Es
curioso que, habiendo sido un fervoroso lector de Agatha Christie durante mi
adolescencia, no se me ocurriera nunca tantear en aquellos años las novelas de
Sherlock Holmes para comprobar si también me gustaban. Ahora me sorprendo de
aquella actitud, aunque, a decir verdad, tampoco le puse remedio al llegar a la
madurez. Así que, amparándome en esa sentencia que pregona que más vale tarde
que nunca, me acabo de sumergir en mi primera narración de Arthur Conan Doyle.

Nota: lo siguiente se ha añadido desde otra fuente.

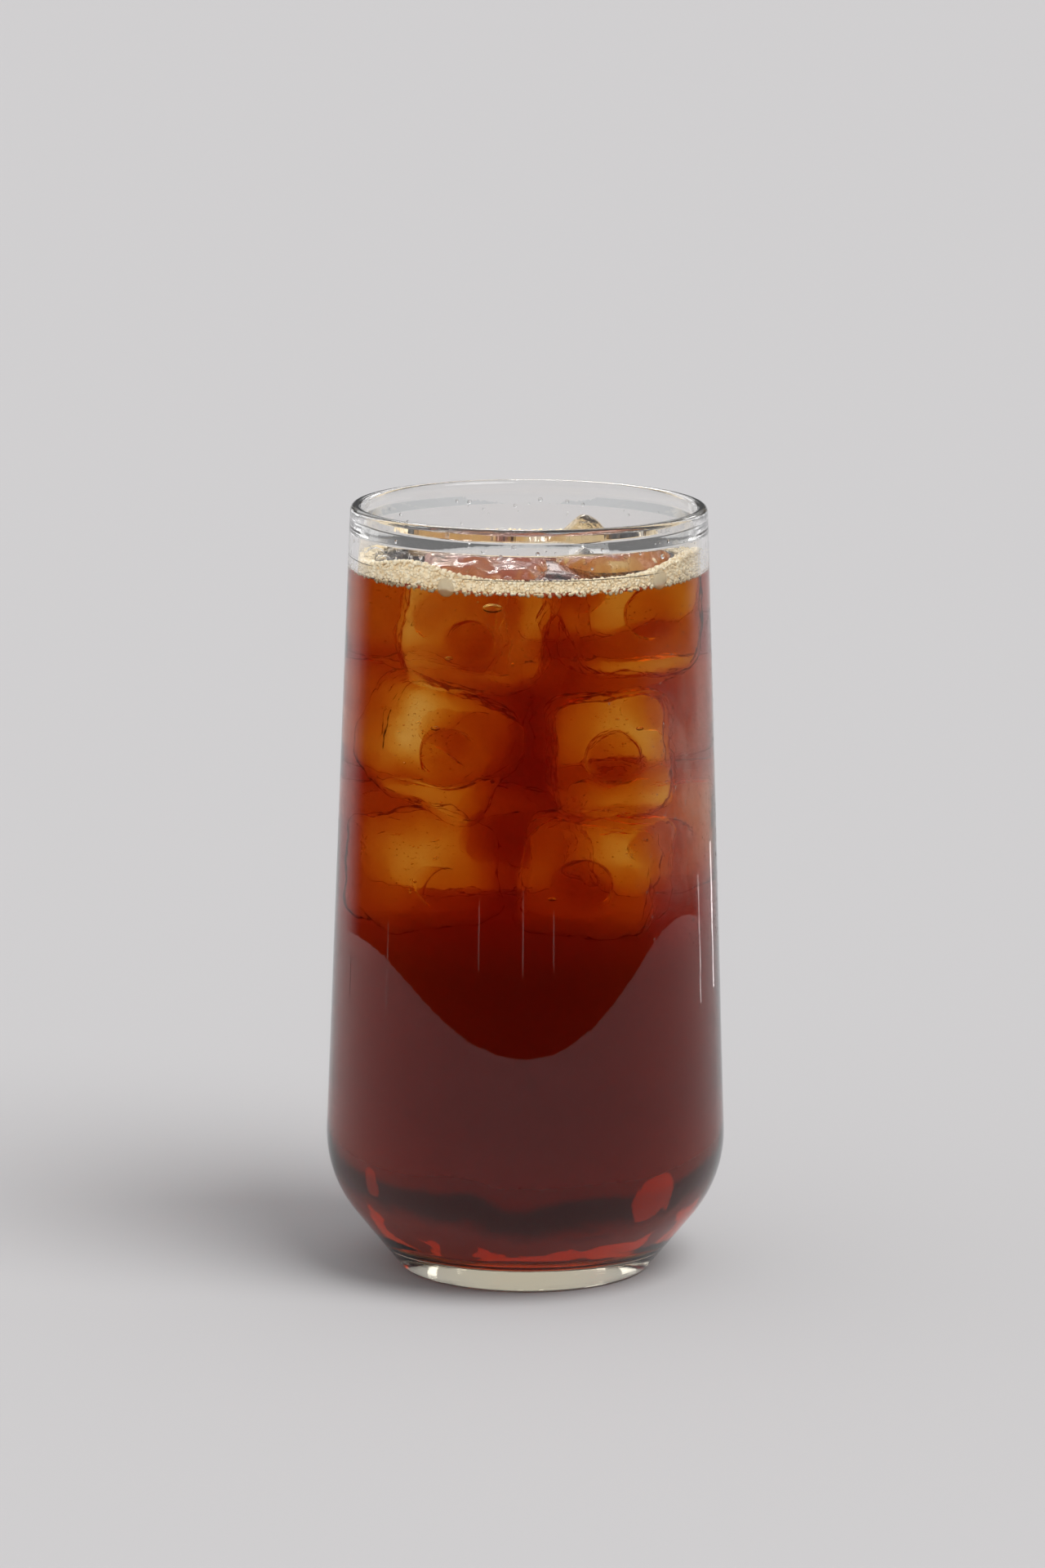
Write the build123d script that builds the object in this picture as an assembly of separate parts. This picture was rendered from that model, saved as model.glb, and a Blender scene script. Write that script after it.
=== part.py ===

Y sí, es estupenda. Me refiero a Estudio en escarlata, que he disfrutado
en la preciosa edición de Debolsillo (traducción de Esther Tusquets).
Como
es lógico, conocía ya perfectamente los mecanismos (tan detallados como, en
ocasiones, cogidos por los pelos) que son frecuentes en este tipo de
narraciones detectivescas, pero el novelista irlandés sabe sin duda organizar
sus materiales para que el relato, al margen de sus rocambolescas ocurrencias,
resulte también seductor desde el punto de vista literario: la forma en que
traza a sus personajes, la elegancia con la que equilibra su prosa, el eficaz
modo de jugar con los tiempos (el salto de la primera parte a la segunda
resulta tan sorprendente como magnético: te obligas a descubrir la conexión
entre los dos bloques, antes de que te lo explique). Dice el doctor Watson que
Sherlock Holmes “ha aproximado tanto la investigación detectivesca a una
ciencia exacta como nadie podrá hacerlo en el futuro”. Es muy probable. Pero no
menos interesante resulta la respuesta del detective violinista: “En la madeja
incolora de la vida encontramos la hebra escarlata del asesinato, y nuestro
deber consiste en desenredarla, separarla de las restantes y sacar a la luz
hasta el menor de sus detalles”.
Esta historia donde se mezclan la venganza, el rencor, la infamia, el amor y el enigma me ha convencido. Así que pronto volveré a otra entrega de Sherlock. El joven Rubén me mira con vergüenza y acaso con gratitud. Yo lo miro con ternura.